Plant two or three seeds in each pot (you will snip off the weaker seedlings later), according to the directions on the seed package regarding depth. Be sure to label each type of plant so that no mix-ups occur. After seeding, set the pots in a shallow container of water and let the planting media soak up the water until the surface looks moist. This will prevent the seeds from being washed away at the first watering.

Cover the containers with clear plastic wrap initially to help preserve moisture. Check the pots daily for the first signs of germination and remove the plastic immediately after germination has started. Until then keep the soil moist but not waterlogged, and temperatures at 72 to 75 degrees Fahrenheit.

Light requirements

As soon as new seedlings begin to emerge from the soil, they need to receive good, strong light. Sixteen hours of light is ideal. Plants that do not receive enough light, or strong enough light, will become tall, thin, leggy and pale green. Ideally your plants should be short, stocky and dark green. This can be accomplished with a combination of good light and cool temperatures.

Temperature and watering

After germination, your plants require daytime temperatures of about 65 to 70 degrees Fahrenheit and nighttime temperatures about 10 degrees lower. Lower temperatures will help to produce shorter, stockier plants.
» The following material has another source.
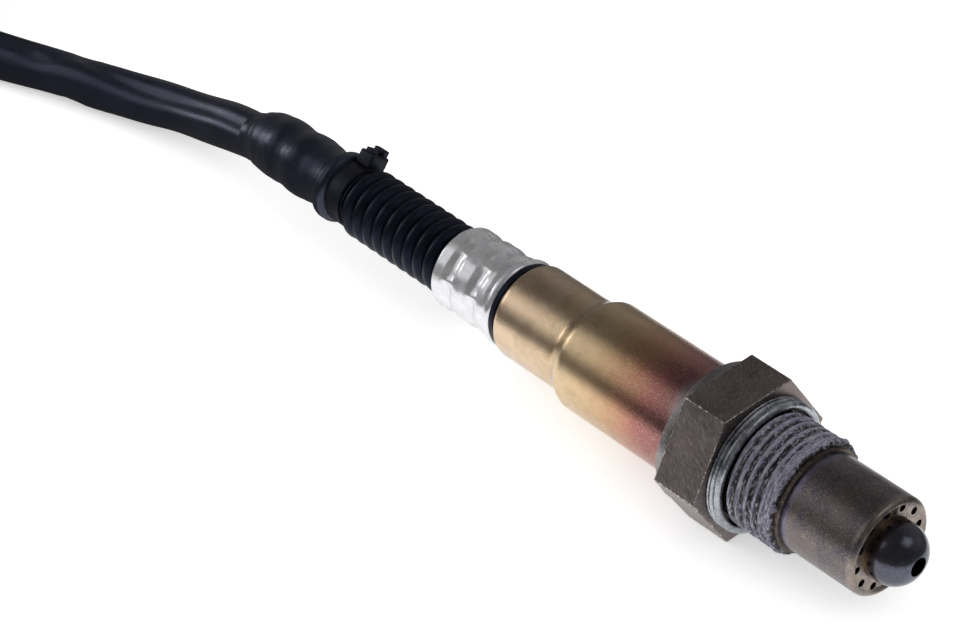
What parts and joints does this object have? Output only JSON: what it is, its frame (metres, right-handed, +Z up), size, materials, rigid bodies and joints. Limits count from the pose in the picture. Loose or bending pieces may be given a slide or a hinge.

Indoor humidity levels during the winter are very low and can quickly pull moisture away from your seedlings. Provide the plants with a steady supply of water, allowing them to dry out partially between waterings.

Fertilization

Seedlings can be damaged by fertilizer applied during the seeding process or before they have produced their first true leaves. "True leaves" are leaves that look like miniature replicas of the mature plant's leaves. Use a balanced fertilizer at half strength for the first three weeks, applied once a week. After that, use the fertilizer full strength, applied every 10 to 14 days.

Transplanting

If the plants were seeded into a flat instead of individual containers, they should be transplanted when the first pair of true leaves appears, giving them enough space to develop properly. Handle the seedlings gently by the leaves and not by the stem. Use a pencil to gently ease the seedlings apart, damaging the roots as little as possible. A 2" to 4" pot is big enough to grow most seedlings suitable for planting in the garden.

Preparing for the garden

Hardening off is a process that causes a change in the quality of growth the seedlings produce. It is accomplished by gradually changing the environmental conditions around the seedlings. If plants are not hardened off and are placed directly in the garden from the greenhouse or home, they could be severely affected. Sunburn, wind desiccation, cold injury and death are just a few of the ill affects the seedlings would experience.

Hardening off should be started at least 2 weeks before the plants are scheduled to be planted in the garden. If possible, plants should be moved to in a shady location protected from strong winds. When put outdoors the plants should be gradually moved into stronger sunlight. Gradually reduce the frequency of watering to slow the seedlings' growth, but don't allow the plants to wilt.

A seedling that is ready to be transplanted into the garden should be 4" to 6" tall and have two to four pairs of true leaves. It should be strong, stocky and a good dark green color.